> [Written problem] Copy out, exactly and without additions, the lines from the one that contains "DRAWN_LEFT), (1, DRAWN_RIGHT))]" to the one that contains "cad_parts[obj.name] = obj", both ends included.

> [Supplied information]
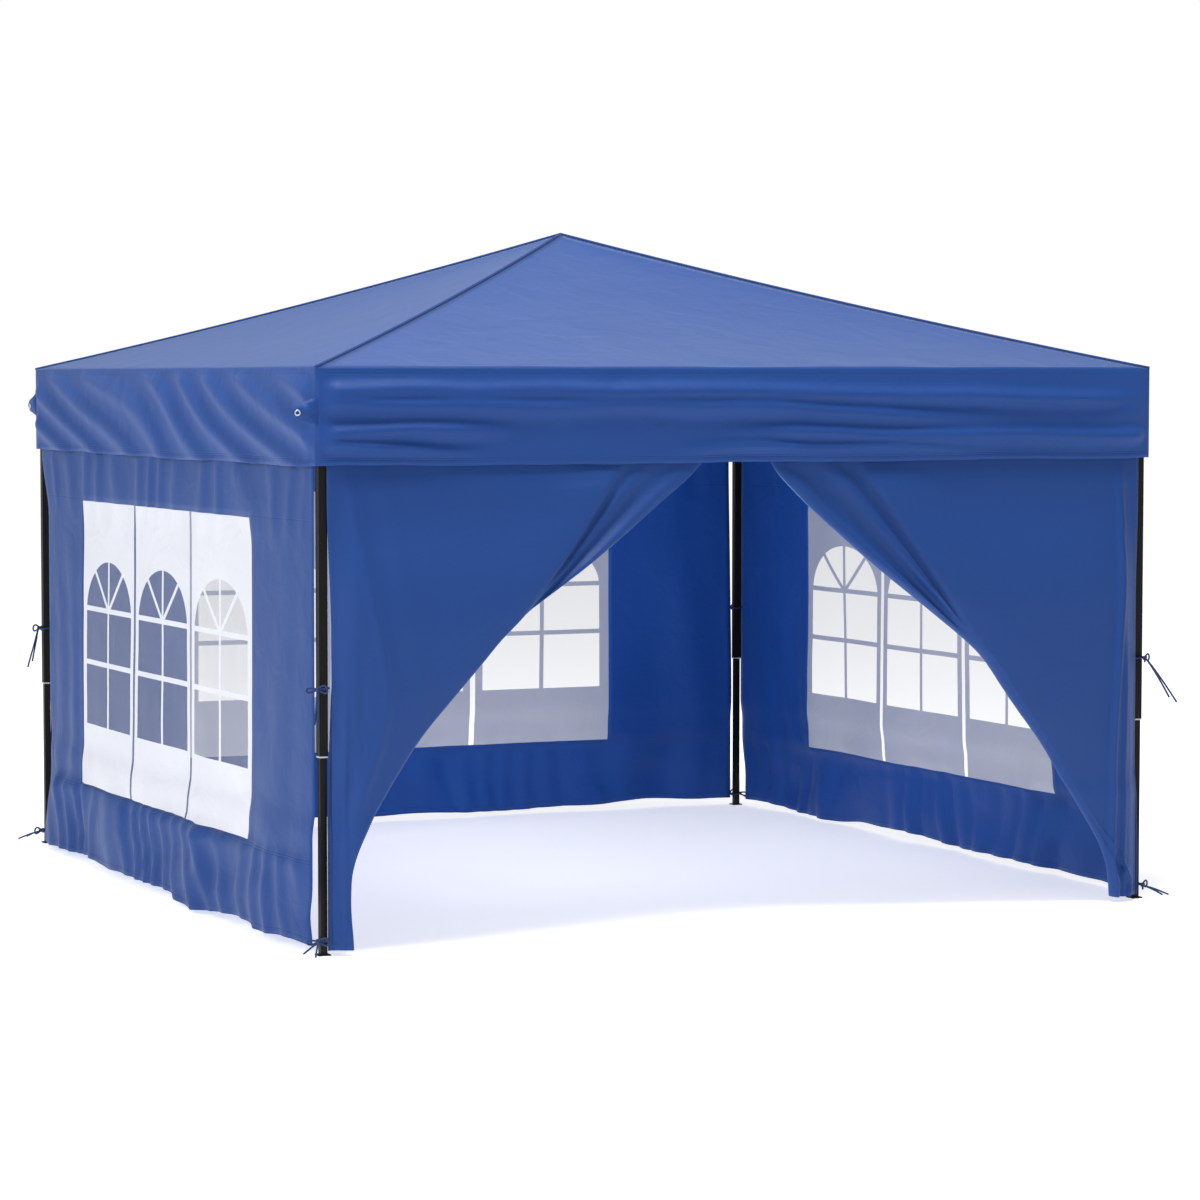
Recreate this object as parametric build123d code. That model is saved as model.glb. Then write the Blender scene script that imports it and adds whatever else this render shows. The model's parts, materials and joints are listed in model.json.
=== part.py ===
"""Pop up gazebo: a folding scissor frame on four telescoping legs, with its canopy and walls.

Origin on the ground at the middle of the square. +Z is up and -Y is the front.
Parts are made for the +X side or corner and turned about Z to the others.
"""

import os
from math import atan2, degrees, hypot

from build123d import *

# Overall sizes
SIDE = 3000.0  # outer side of the canopy
EAVE = 1800.0  # height of the eaves
PEAK = 2280.0  # height of the peak
VALANCE = 300.0  # drop of the valance
CLOTH = 0.6  # thickness of the cloth
HEM = 8.0  # gap under the walls

# Legs
TUBE = 28.0  # outer leg, square
TUBE_WALL = 1.5
SLEEVE = 1.5  # gap all round between the lower leg and the bore of the outer one
LOWER = TUBE - 2 * TUBE_WALL - 2 * SLEEVE  # lower leg, square
LOWER_WALL = 1.5
LOWER_TOP = 963.0  # top of the lower leg
GUIDE_CLEAR = 0.2  # guide in the bore, each side
GUIDE_H = 24.0
COLLAR_Z = 609.0  # underside of the collar at the outer leg's end
COLLAR_H = 4.0
COLLAR_CLEAR = 0.3
FOOT_RIM = 9.0  # foot plate beyond the lower leg
FOOT = LOWER + 2 * FOOT_RIM
FOOT_T = 4.0
PEG_R = 3.0  # ground-peg hole
PEG_AT = LOWER / 2 + FOOT_RIM / 2  # from the leg centre, along both sides

# Scissor trusses
HIGH = EAVE - 35.0  # height of the upper pivots
LOW = HIGH - 225.0  # height of the lower pivots
BAR_H, BAR_T, BAR_WALL = 20.0, 10.0, 1.0
BAR_GAP = 1.0  # bar to the truss line
PLANE = BAR_T / 2 + BAR_GAP  # bars lie this far either side of the truss line
PIN_R = 3.0
PIN_CLEAR = 0.05
HOLE_R = PIN_R + PIN_CLEAR
HEAD_R, HEAD_T = PIN_R + 2.5, 2.0
HEAD_GAP = 0.4  # bar to the pin's head
LUG_H, LUG_T, LUG_GAP = 18.0, 8.0, 1.0

# Hubs, post and sliders
HUB = 28.0
HUB_H = 30.0
POST_R = 9.0
POST_CLEAR = 0.3
POST_BORE_R = POST_R + POST_CLEAR
CAP_R, CAP_T = 32.0, 14.0
CAP_TOP = PEAK - CAP_R * (PEAK - EAVE) / (SIDE / 2) - 7.76  # cap's top, clear of the cloth
BRACKET = TUBE + 4.0
SLIDER_CLEAR = 0.3
SLIDER_BORE = TUBE + 2 * SLIDER_CLEAR
SLIDER_WALL = 3.7
SLIDER = SLIDER_BORE + 2 * SLIDER_WALL
SLIDER_H = 50.0

# Places
LEG_C = SIDE / 2 - SLIDER / 2 - 7.0  # leg centre from the middle
AT_LEG = SLIDER / 2 + BAR_H / 2 + 7.0  # pivot from the leg centre
AT_HUB = HUB / 2 + BAR_H / 2 + 1.0  # pivots from the middle of the hub
AT_MID = AT_HUB  # side pivots from the middle of the side

# Walls, measured along the wall from its middle
WALL_X = LEG_C + PLANE + BAR_T / 2 + HEAD_GAP + HEAD_T + 3.1  # inner face of the walls
WALL_HALF = LEG_C - SLIDER / 2 - 5.0
WALL_TOP = EAVE - 40.0
WINDOW_HALF = 900.0
WINDOW_Z = (293.0, 1323.0)

# Free edges of the drawn door halves, from the top down: the share of the wall's half and of its height.
DRAWN_LEFT = [(-0.0826, 1), (-0.1129, 0.8556), (-0.2452, 0.7705), (-0.3788, 0.6872), (-0.4959, 0.6233),
              (-0.5992, 0.5662), (-0.7094, 0.4658), (-0.8106, 0.3733), (-0.8726, 0.2922),
              (-0.9187, 0.2295), (-0.9573, 0.1553), (-0.9614, 0.0696), (-0.958, 0)]
DRAWN_RIGHT = [(0.0207, 1), (0.0275, 0.8556), (0.1253, 0.7745), (0.2169, 0.7123), (0.3092, 0.6495),
               (0.4339, 0.5742), (0.5689, 0.492), (0.6577, 0.3927), (0.7466, 0.3037), (0.7961, 0.2386),
               (0.854, 0.1667), (0.9105, 0.0947), (0.9263, 0)]

SIDES = {"right": 0, "back": 90, "left": 180, "front": 270}
CORNERS = {"br": 0, "bl": 90, "fl": 180, "fr": 270}
CORNER_OF = {("right", 1): "br", ("right", -1): "fr", ("back", 1): "bl", ("back", -1): "br",
             ("left", 1): "fl", ("left", -1): "bl", ("front", 1): "fr", ("front", -1): "fl"}

INNER = LEG_C - AT_LEG  # outer pivots of every truss, from the middle
SPAN = INNER - AT_HUB
BAR_L = hypot(SPAN, HIGH - LOW)
TILT = degrees(atan2(HIGH - LOW, SPAN))
CENTRE = (INNER + AT_HUB) / 2
MIDDLE_Z = (HIGH + LOW) / 2


def block(x, y, z):
    """A box from its low and high corner on each axis."""
    return Pos((x[0] + x[1]) / 2, (y[0] + y[1]) / 2, (z[0] + z[1]) / 2) * Box(
        abs(x[1] - x[0]), abs(y[1] - y[0]), abs(z[1] - z[0]))


def square_tube(size, wall, z0, z1):
    outer = block((-size / 2, size / 2), (-size / 2, size / 2), (z0, z1))
    hole = size / 2 - wall
    return outer - block((-hole, hole), (-hole, hole), (z0 - 1, z1 + 1))


def rod_y(x, z, r, y0, y1):
    """A round rod along Y."""
    return Pos(x, (y0 + y1) / 2, z) * Rot(90, 0, 0) * Cylinder(r, abs(y1 - y0))


def pin(x, z, way):
    """A headed pin along Y that starts in its lug and passes through the bar on the way side."""
    far = way * (PLANE + BAR_T / 2 + HEAD_GAP)
    shank = rod_y(x, z, PIN_R, -way * (LUG_GAP + 3), far + way)
    return shank + rod_y(x, z, HEAD_R, far, far + way * HEAD_T)


def lug(x0, x1, z, way):
    """A plate beside the bar's plane, on the side away from it."""
    return block((x0, x1), (-way * LUG_GAP, -way * (LUG_GAP + LUG_T)), (z - LUG_H / 2, z + LUG_H / 2))


def bar(pinned):
    """A flattened tube along X with rounded, open ends; a pinned one carries the middle pivot."""
    profile = SlotCenterToCenter(BAR_L, BAR_H)
    body = Rot(90, 0, 0) * extrude(profile, BAR_T / 2, both=True)
    body -= Box(BAR_L + 2 * BAR_H, BAR_T - 2 * BAR_WALL, BAR_H - 2 * BAR_WALL)
    for x in (-BAR_L / 2, BAR_L / 2) + (() if pinned else (0,)):
        body -= rod_y(x, 0, HOLE_R, -BAR_T, BAR_T)
    if pinned:
        near, far = -BAR_T / 2, -BAR_T / 2 - 2 * PLANE - HEAD_GAP
        body += rod_y(0, 0, PIN_R, near + BAR_WALL / 2, far - 1)
        body += rod_y(0, 0, HEAD_R, far, far - HEAD_T)
    return body


def truss_bar(way):
    """A centre truss's bar: way 1 falls outwards from the top hub, way -1 rises from the bottom one."""
    return Pos(CENTRE, way * PLANE, MIDDLE_Z) * Rot(0, way * TILT, 0) * bar(way > 0)


def side_bar(kind, s):
    """A side truss's bar: kind a falls from the middle to the slider, kind b rises to the leg top."""
    way = 1 if kind == "a" else -1
    return (Pos(LEG_C - way * PLANE, s * CENTRE, MIDDLE_Z) * Rot(0, 0, 90)
            * Rot(0, way * s * TILT, 0) * bar(kind == "a"))


def hub(z, way, blind):
    """A four-way hub. way is the side of each lug that its bar is on."""
    body = block((-HUB / 2, HUB / 2), (-HUB / 2, HUB / 2), (z - HUB_H / 2, z + HUB_H / 2))
    arm = lug(HUB / 2 - 4, AT_HUB + LUG_H / 2, z, way) + pin(AT_HUB, z, way)
    for turn in SIDES.values():
        body += arm.rotate(Axis.Z, turn)
    bottom = z - HUB_H / 2 + (7 if blind else -1)
    return body - Pos(0, 0, (bottom + z + HUB_H) / 2) * Cylinder(POST_BORE_R, z + HUB_H - bottom)


def centre_post():
    z0, z1 = LOW - HUB_H / 2 + 7.5, CAP_TOP - CAP_T
    tube = Cylinder(POST_R, z1 - z0) - Cylinder(POST_R - 1.5, z1 - z0 + 2)
    return Pos(0, 0, (z0 + z1) / 2) * tube


def peak_cap():
    disc = Pos(0, 0, CAP_TOP - CAP_T / 2) * Cylinder(CAP_R, CAP_T)
    return fillet(disc.edges().sort_by(Axis.Z)[-1], 5)


def mid_bracket(z, way):
    """A side's middle bracket. way -1 is the upper one, whose bars lie on the inner plane."""
    plate = Rot(0, 0, -90) * (lug(-AT_MID - LUG_H / 2 - 1, AT_MID + LUG_H / 2 + 1, z, way)
                              + pin(-AT_MID, z, way) + pin(AT_MID, z, way))
    arm = lug(INNER - LUG_H / 2, LEG_C - way * (LUG_GAP + 3), z, way) + pin(INNER, z, way)
    return Pos(LEG_C, 0, 0) * plate + arm


def at_corner(shape, turn):
    return (Pos(LEG_C, LEG_C, 0) * shape).rotate(Axis.Z, turn)


def top_bracket():
    half = BRACKET / 2
    cap = block((-half, half), (-half, half), (HIGH - 13, HIGH + 23))
    inside = TUBE / 2 - 0.5
    cap -= block((-inside, inside), (-inside, inside), (HIGH - 20, HIGH + 10))
    return cap


def both_lugs(z, way):
    one = lug(-AT_LEG - LUG_H / 2, -TUBE / 2 - 1.5, z, way) + pin(-AT_LEG, z, way)
    return one, one.mirror(Plane.XZ).rotate(Axis.Z, 90)


def leg():
    """The outer leg with its top bracket, and its collar as a solid of its own."""
    tube = square_tube(TUBE, TUBE_WALL, COLLAR_Z + COLLAR_H, HIGH + 5)
    body = tube + top_bracket()
    for one in both_lugs(HIGH, 1):
        body += one
    collar = square_tube(TUBE, (TUBE - LOWER) / 2 - COLLAR_CLEAR, COLLAR_Z, COLLAR_Z + COLLAR_H)
    return body, collar


def slider():
    body = block((-SLIDER / 2, SLIDER / 2), (-SLIDER / 2, SLIDER / 2),
                 (LOW - SLIDER_H / 2, LOW + SLIDER_H / 2))
    for one in both_lugs(LOW, -1):
        body += one
    hole = SLIDER_BORE / 2
    return body - block((-hole, hole), (-hole, hole), (LOW - SLIDER_H, LOW + SLIDER_H))


def lower_leg():
    """The telescoping lower leg with its guide at the top and its foot plate."""
    body = square_tube(LOWER, LOWER_WALL, FOOT_T - 0.5, LOWER_TOP)
    guide = TUBE - 2 * TUBE_WALL - 2 * GUIDE_CLEAR
    body += square_tube(guide, (guide - LOWER) / 2 + 0.5, LOWER_TOP - GUIDE_H, LOWER_TOP)
    body += block((-FOOT / 2, FOOT / 2), (-FOOT / 2, FOOT / 2), (0, FOOT_T))
    return body - Pos(PEG_AT, PEG_AT, FOOT_T / 2) * Cylinder(PEG_R, 2 * FOOT_T)


def roof_panel():
    half, gap = SIDE / 2, 1.0
    corners = [(half, -half + gap, EAVE), (half, half - gap, EAVE), (gap, 0, PEAK)]
    face = make_face(Polyline(*corners, close=True))
    return extrude(face, CLOTH, dir=(0, 0, -1))


def valance():
    half = SIDE / 2
    return block((half - CLOTH, half), (-half + 1.5, half - 1.5), (EAVE - VALANCE, EAVE - CLOTH - 0.4))


def window_wall():
    """A wall with its window sheet sewn on outside."""
    wall = block((WALL_X, WALL_X + CLOTH), (-WALL_HALF, WALL_HALF), (HEM, WALL_TOP))
    sheet = block((WALL_X, WALL_X + 2 * CLOTH), (-WINDOW_HALF, WINDOW_HALF), WINDOW_Z)
    return wall + sheet


def door_half(sign, drawn):
    """A drawn door half, from its leg to its free edge; sign is its side of the middle."""
    free = [(share * WALL_HALF, HEM + up * (WALL_TOP - HEM)) for share, up in drawn]
    outline = [(sign * WALL_HALF, HEM), (sign * WALL_HALF, WALL_TOP), *free]
    points = [(WALL_X, y, z) for y, z in outline]
    return extrude(make_face(Polyline(*points, close=True)), CLOTH, dir=(1, 0, 0))


def save(name, *solids):
    shape = solids[0] if len(solids) == 1 else Compound(children=list(solids))
    export_step(shape, f"parts/{name}.step")


def main():
    os.makedirs("parts", exist_ok=True)
    save("hub_top", hub(HIGH, 1, False))
    save("hub_bottom", hub(LOW, -1, True))
    save("centre_post", centre_post())
    save("peak_cap", peak_cap())
    for name, turn in SIDES.items():
        save(f"truss_a_{name}", truss_bar(1).rotate(Axis.Z, turn))
        save(f"truss_b_{name}", truss_bar(-1).rotate(Axis.Z, turn))
        save(f"mid_upper_{name}", mid_bracket(HIGH, -1).rotate(Axis.Z, turn))
        save(f"mid_lower_{name}", mid_bracket(LOW, 1).rotate(Axis.Z, turn))
        save(f"canopy_{name}", roof_panel().rotate(Axis.Z, turn))
        save(f"valance_{name}", valance().rotate(Axis.Z, turn))
        for s in (1, -1):
            corner = CORNER_OF[name, s]
            for kind in "ab":
                save(f"side_{kind}_{name}_{corner}", side_bar(kind, s).rotate(Axis.Z, turn))
        if name != "front":
            save(f"wall_{name}", window_wall().rotate(Axis.Z, turn))
    halves = [door_half(*half).rotate(Axis.Z, SIDES["front"]) for half in ((-1, DRAWN_LEFT), (1, DRAWN_RIGHT))]
    save("wall_front", *halves)
    for name, turn in CORNERS.items():
        save(f"leg_{name}", *(at_corner(s, turn) for s in leg()))
        save(f"slider_{name}", at_corner(slider(), turn))
        save(f"lower_leg_{name}", at_corner(lower_leg(), turn))


main()
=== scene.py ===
"""Pop up gazebo: its cloth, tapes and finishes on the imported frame.

Each side's pieces are made for the +X side, with x outwards, y along the side and z up, and
turned about Z to their own side. Lengths are in metres.
"""

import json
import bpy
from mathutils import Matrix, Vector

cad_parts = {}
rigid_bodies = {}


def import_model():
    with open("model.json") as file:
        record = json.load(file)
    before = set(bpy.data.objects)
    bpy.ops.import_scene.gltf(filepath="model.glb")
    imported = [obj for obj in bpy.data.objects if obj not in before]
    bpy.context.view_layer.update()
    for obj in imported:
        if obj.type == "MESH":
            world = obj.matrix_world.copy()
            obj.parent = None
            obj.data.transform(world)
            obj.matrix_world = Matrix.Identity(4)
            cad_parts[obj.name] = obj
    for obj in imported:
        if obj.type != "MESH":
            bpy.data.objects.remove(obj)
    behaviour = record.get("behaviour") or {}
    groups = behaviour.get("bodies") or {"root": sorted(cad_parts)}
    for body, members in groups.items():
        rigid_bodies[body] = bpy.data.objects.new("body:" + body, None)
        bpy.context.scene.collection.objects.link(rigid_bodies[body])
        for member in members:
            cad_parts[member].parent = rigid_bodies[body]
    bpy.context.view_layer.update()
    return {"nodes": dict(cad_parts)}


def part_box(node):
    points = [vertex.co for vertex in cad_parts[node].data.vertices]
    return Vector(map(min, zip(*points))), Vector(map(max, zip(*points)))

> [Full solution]
    halves = [door_half(*half).rotate(Axis.Z, SIDES["front"]) for half in ((-1, DRAWN_LEFT), (1, DRAWN_RIGHT))]
    save("wall_front", *halves)
    for name, turn in CORNERS.items():
        save(f"leg_{name}", *(at_corner(s, turn) for s in leg()))
        save(f"slider_{name}", at_corner(slider(), turn))
        save(f"lower_leg_{name}", at_corner(lower_leg(), turn))


main()
=== scene.py ===
"""Pop up gazebo: its cloth, tapes and finishes on the imported frame.

Each side's pieces are made for the +X side, with x outwards, y along the side and z up, and
turned about Z to their own side. Lengths are in metres.
"""

import json
import bpy
from mathutils import Matrix, Vector

cad_parts = {}
rigid_bodies = {}


def import_model():
    with open("model.json") as file:
        record = json.load(file)
    before = set(bpy.data.objects)
    bpy.ops.import_scene.gltf(filepath="model.glb")
    imported = [obj for obj in bpy.data.objects if obj not in before]
    bpy.context.view_layer.update()
    for obj in imported:
        if obj.type == "MESH":
            world = obj.matrix_world.copy()
            obj.parent = None
            obj.data.transform(world)
            obj.matrix_world = Matrix.Identity(4)
            cad_parts[obj.name] = obj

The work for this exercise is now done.